9/11 Widow: The Media Duped Us
How Did ‘9/11 Victim’ Become Shorthand For ‘White Christian’?
The first time I heard about the Park51 Islamic community center was on May 6, 2010, when I received the following e-mail from a New York TV reporter:
“I’m doing story today about the proposed mosque project at the WTC site. I am interviewing the developers but I am also trying to look for family members who think building a mosque at the site is a bad idea.”

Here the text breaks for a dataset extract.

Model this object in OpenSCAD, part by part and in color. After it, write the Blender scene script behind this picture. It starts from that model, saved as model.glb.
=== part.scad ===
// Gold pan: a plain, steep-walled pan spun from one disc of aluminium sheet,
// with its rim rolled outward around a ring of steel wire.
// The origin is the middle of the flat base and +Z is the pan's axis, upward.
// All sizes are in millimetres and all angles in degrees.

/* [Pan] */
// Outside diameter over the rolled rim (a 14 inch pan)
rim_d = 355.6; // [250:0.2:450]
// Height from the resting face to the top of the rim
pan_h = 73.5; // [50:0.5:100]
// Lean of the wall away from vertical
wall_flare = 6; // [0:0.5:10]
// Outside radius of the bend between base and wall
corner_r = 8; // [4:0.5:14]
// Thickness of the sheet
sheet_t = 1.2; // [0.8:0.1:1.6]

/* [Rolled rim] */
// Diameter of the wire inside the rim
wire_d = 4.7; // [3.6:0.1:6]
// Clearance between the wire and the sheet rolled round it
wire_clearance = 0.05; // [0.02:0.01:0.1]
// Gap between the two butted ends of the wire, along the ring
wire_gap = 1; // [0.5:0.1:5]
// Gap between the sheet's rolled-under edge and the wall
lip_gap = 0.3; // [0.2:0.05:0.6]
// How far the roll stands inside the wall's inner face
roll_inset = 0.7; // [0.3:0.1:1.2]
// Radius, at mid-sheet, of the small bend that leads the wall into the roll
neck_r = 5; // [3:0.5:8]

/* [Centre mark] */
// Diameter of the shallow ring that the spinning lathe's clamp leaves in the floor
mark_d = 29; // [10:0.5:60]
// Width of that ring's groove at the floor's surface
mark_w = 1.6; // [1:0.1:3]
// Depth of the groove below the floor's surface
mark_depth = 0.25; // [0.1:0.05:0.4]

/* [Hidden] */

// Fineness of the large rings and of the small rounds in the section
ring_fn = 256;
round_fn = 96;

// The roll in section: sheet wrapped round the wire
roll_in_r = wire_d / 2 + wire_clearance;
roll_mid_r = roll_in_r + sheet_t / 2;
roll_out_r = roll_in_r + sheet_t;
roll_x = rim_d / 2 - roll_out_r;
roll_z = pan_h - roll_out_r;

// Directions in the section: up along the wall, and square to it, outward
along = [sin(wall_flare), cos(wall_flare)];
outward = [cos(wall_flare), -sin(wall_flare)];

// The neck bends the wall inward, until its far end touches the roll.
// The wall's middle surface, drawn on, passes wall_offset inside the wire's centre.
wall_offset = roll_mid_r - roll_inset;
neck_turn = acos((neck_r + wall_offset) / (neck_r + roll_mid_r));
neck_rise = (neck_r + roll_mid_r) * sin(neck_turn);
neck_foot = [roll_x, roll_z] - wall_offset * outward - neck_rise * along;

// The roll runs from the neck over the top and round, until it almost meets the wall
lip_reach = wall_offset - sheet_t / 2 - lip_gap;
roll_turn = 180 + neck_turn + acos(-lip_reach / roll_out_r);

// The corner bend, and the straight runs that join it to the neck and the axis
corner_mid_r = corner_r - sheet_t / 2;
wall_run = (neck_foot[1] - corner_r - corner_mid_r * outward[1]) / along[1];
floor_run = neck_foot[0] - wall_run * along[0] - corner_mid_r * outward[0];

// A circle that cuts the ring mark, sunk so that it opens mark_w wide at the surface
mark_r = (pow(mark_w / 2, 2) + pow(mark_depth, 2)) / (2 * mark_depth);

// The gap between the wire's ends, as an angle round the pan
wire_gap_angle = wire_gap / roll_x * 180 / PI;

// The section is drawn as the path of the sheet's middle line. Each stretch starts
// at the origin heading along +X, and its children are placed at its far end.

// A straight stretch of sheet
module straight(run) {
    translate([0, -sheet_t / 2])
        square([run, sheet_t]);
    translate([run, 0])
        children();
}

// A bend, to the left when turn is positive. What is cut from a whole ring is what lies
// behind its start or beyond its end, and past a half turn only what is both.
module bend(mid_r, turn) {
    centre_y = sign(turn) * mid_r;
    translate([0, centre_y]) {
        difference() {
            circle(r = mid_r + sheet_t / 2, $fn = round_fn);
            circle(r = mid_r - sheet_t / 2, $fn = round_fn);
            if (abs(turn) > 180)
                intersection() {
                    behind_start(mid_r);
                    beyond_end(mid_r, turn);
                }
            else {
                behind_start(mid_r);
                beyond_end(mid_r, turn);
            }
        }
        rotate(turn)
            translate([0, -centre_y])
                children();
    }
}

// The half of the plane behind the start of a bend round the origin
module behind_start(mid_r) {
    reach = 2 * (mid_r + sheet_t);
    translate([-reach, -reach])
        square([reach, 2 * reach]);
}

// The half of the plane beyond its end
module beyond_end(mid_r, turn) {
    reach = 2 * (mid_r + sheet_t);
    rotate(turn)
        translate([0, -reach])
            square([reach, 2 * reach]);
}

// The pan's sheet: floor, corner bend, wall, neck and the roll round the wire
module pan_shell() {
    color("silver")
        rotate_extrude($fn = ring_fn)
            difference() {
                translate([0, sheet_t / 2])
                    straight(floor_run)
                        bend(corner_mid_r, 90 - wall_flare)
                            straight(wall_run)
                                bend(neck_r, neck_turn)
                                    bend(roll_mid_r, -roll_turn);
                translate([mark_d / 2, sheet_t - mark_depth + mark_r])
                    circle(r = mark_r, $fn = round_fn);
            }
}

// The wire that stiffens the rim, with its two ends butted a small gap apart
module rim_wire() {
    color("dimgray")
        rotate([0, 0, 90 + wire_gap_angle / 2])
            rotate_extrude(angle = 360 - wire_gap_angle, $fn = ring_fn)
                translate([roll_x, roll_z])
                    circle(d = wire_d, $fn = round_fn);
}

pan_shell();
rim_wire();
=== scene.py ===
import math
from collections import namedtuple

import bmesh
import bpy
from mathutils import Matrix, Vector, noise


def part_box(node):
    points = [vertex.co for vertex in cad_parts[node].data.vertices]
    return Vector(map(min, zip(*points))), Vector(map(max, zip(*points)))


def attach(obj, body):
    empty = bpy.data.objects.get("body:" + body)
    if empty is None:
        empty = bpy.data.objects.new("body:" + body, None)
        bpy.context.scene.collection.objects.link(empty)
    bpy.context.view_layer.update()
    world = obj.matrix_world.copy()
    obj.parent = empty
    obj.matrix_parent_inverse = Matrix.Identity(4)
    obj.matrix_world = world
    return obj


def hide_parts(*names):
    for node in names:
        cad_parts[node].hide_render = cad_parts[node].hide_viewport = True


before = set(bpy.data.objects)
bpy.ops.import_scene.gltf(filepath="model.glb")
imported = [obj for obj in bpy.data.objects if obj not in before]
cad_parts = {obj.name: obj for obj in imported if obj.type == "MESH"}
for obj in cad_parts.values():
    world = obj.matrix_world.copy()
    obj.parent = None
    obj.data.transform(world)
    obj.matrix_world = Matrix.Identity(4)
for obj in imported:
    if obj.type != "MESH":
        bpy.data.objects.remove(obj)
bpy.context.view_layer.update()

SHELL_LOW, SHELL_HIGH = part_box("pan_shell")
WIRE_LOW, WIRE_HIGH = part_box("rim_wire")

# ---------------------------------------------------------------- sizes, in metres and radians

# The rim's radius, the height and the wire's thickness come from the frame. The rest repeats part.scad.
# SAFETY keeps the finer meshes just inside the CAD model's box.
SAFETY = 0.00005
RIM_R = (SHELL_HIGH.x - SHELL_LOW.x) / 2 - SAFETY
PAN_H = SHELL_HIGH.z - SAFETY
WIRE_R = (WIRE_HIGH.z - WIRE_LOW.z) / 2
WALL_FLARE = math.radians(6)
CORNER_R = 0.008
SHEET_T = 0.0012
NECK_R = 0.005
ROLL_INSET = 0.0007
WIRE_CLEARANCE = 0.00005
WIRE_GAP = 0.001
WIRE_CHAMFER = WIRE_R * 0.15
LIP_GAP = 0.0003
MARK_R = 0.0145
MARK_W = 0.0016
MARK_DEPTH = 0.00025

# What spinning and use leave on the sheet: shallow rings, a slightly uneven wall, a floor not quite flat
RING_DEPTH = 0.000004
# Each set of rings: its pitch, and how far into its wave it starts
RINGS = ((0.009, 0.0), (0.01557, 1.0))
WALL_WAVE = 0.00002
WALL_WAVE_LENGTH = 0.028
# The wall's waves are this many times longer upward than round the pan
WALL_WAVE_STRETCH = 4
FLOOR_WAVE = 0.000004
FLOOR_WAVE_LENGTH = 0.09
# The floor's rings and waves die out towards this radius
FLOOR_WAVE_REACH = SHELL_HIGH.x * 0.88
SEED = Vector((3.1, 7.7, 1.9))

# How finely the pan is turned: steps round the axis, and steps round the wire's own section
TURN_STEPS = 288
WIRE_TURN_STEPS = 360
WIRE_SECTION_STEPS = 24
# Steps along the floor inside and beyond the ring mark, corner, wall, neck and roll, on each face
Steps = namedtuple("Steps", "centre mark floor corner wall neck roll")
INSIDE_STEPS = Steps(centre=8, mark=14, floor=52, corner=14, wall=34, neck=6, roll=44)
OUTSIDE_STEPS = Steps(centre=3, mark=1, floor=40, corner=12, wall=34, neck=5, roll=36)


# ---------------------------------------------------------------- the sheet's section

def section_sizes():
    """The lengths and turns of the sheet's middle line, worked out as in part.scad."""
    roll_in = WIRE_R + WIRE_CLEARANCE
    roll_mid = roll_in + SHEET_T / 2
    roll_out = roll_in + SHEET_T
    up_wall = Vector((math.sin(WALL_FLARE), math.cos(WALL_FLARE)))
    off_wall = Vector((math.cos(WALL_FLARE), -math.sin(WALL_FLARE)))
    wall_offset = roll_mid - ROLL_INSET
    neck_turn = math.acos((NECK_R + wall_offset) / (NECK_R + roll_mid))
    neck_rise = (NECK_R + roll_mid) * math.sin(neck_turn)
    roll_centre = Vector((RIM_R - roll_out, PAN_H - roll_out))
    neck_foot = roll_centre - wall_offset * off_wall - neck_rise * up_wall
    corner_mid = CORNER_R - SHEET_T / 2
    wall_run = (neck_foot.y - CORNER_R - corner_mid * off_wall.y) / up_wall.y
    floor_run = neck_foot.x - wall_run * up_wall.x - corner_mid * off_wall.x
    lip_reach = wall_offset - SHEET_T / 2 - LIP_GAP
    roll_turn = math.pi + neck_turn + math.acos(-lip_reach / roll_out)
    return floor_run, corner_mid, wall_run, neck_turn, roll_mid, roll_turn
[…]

“Bad idea” — that was a bit leading, wasn’t it? I always thought journalists were supposed to be objective, and yet, here we were, the “victims of 9/11,” being prodded for our outrage. An hour later, another e-mail arrived, this time from CNN. The language was more measured: “As a family member of someone who was killed in the attacks on 9/11, what do you think about the decision to construct a mosque this close to Ground Zero?”
[…]
There is therapy in speaking up, in feeling that you are not simply small and helpless in these giant matters. Each issue presents a chance for small triumph inside an abyss of loss. Maybe we can get this even if we can never get what we really want. Because what we really want is still to have our loved ones back.
But here is what’s been lost in this Park51 controversy: We are not experts, we are victims. We deserve to speak up, we need to speak up to acknowledge the pain and suffering, but we were never meant to be leaders in a national debate. Because the only thing we really know intimately is grief. The only thing we really know is what it feels like to lose a loved one in 9/11.